You can be stabbed for criticising Islam?

Ms Tash is a former Muslim who is now a Christian and a prominent critic of Islam. Her religious view is that Muslims should be encouraged to convert to the Christian faith in order to save themselves. No doubt many Muslims find this an offensive idea, which they are perfectly at liberty to do. Tash is a regular of Speakers’ Corner. She engages in heated debates with Islamic preachers and others. Yesterday she was wearing a Charlie Hebdo t-shirt and making her usual comments about Islam, when a man in a black hood lunged towards her with great force, slashing at her face and her arm. Her face was covered in blood. The video, which has been widely shared online, is a difficult watch.

As the Met Police have said, we do not yet know the motive of the attacker. But one can make a reasonable guess that Tash was assaulted for her beliefs. Indeed, this isn’t the first time she has been attacked. Last year, she was punched in the face after displaying a cartoon of Muhammad at Speakers’ Corner. She was advised by police not to return to Speakers’ Corner – traditionally the one place in the UK where you can express pretty much any belief you like – for her own safety. Tash is living proof that being an ex-Muslim can be a risky business in our supposedly secular, free nation.

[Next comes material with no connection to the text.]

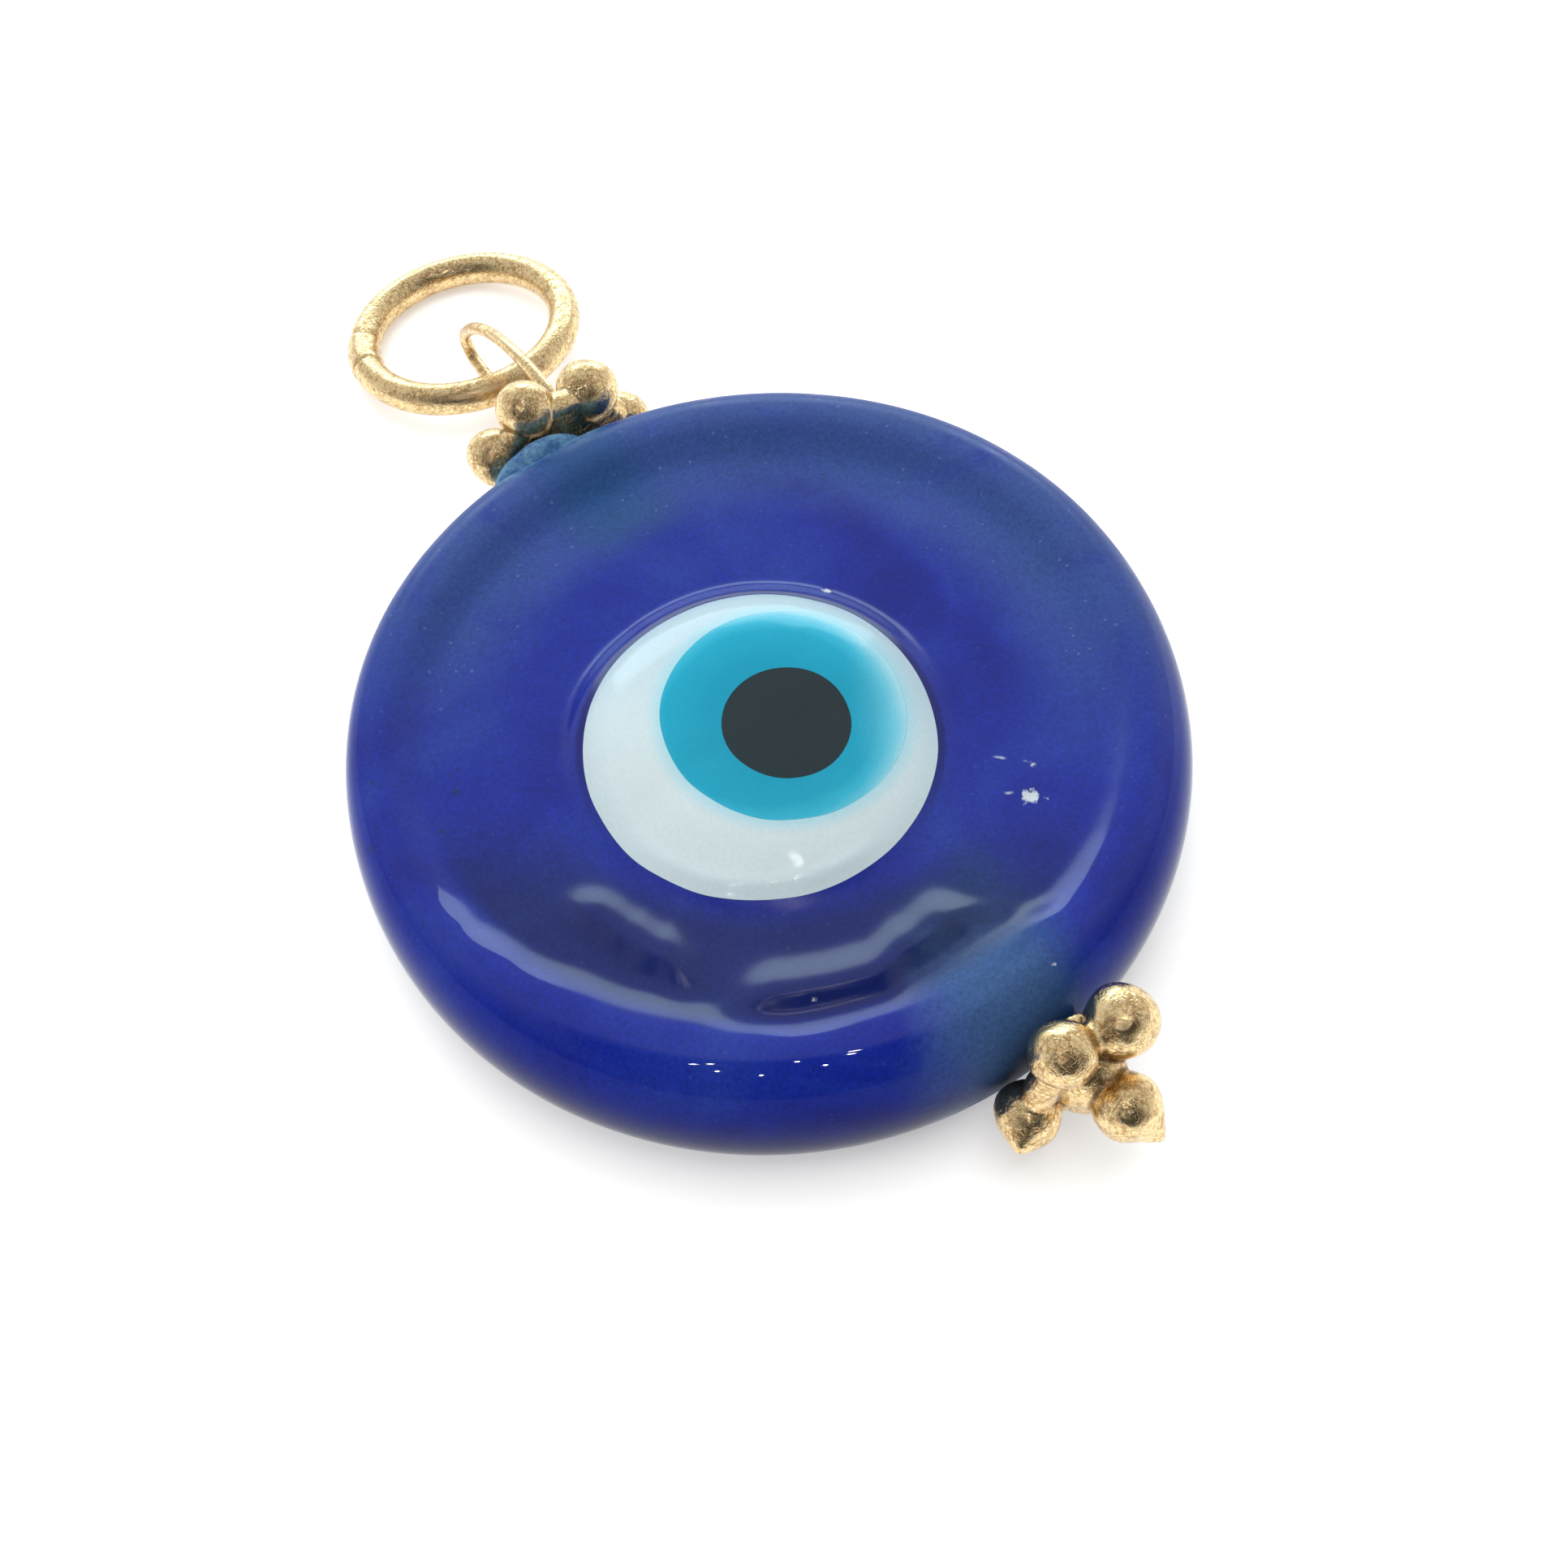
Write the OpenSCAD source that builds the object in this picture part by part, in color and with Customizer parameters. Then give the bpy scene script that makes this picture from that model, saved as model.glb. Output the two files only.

Let’s be real about what appears to have happened in Hyde Park yesterday – a woman known for her critical attitude towards Islam was violently assaulted with a weapon. In Britain, in the 21st century. Where are the cries of denunciation, or at least of concern? The woke left claims to be against fascism, yet it is eerily quiet about a seemingly extremist attack on a woman for holding particular beliefs. Our media elites shake their heads over online abuse, but they haven’t yet mustered up the energy to talk about this act of brutal physical abuse against a woman – an immigrant woman, at that – who was only criticising a world religion.

The hush, so far, in relation to this attack is a depressing sign of the times. Our society seems incapable of speaking honestly and frankly about Islamic extremism. And this assault, at this point, appears to be such an act. Consider, also, the failure of many of the candidates in the Batley and Spen by-election to stand up for the Batley Grammar schoolteacher, who was hounded into hiding simply for displaying an image of Muhammad during a classroom discussion of blasphemy and offence. In fact, barely any politicians or institutions, including the teaching unions, were willing to give a full-throated defence of the teacher. Every time there is an outburst of worrying Islamist activity, those in the opinion-forming set just stare at their feet. ‘Make it go away’ is their attitude.

One could argue that there is a depressingly symbiotic relationship between the cowardice of the establishment and the cockiness of some Islamic extremists. The former emboldens the latter. In many ways the political and media classes, through promoting the idea of ‘Islamophobia’, have helped to pave the way for today’s extremist intolerance of any criticism of Islam. In depicting, and very often demonising, critical comments about Islam as a species of bigotry, as an unacceptable ‘phobic’ outburst, the virtue-signalling set gives succour to the notion that it is always wrong to question Islam and its followers’ beliefs and practices. They green-light, unwittingly, no doubt, the more extremist attitude that essentially says: ‘Yes, it is a form of hatred to criticise my faith, and I will punish anyone who does it.’ Witness how some of the fundamentalist protesters outside Batley Grammar used the PC-sounding language of ‘offence’ and ‘protection from harm’ to justify their persecution of a teacher for, in their view, insulting their prophet.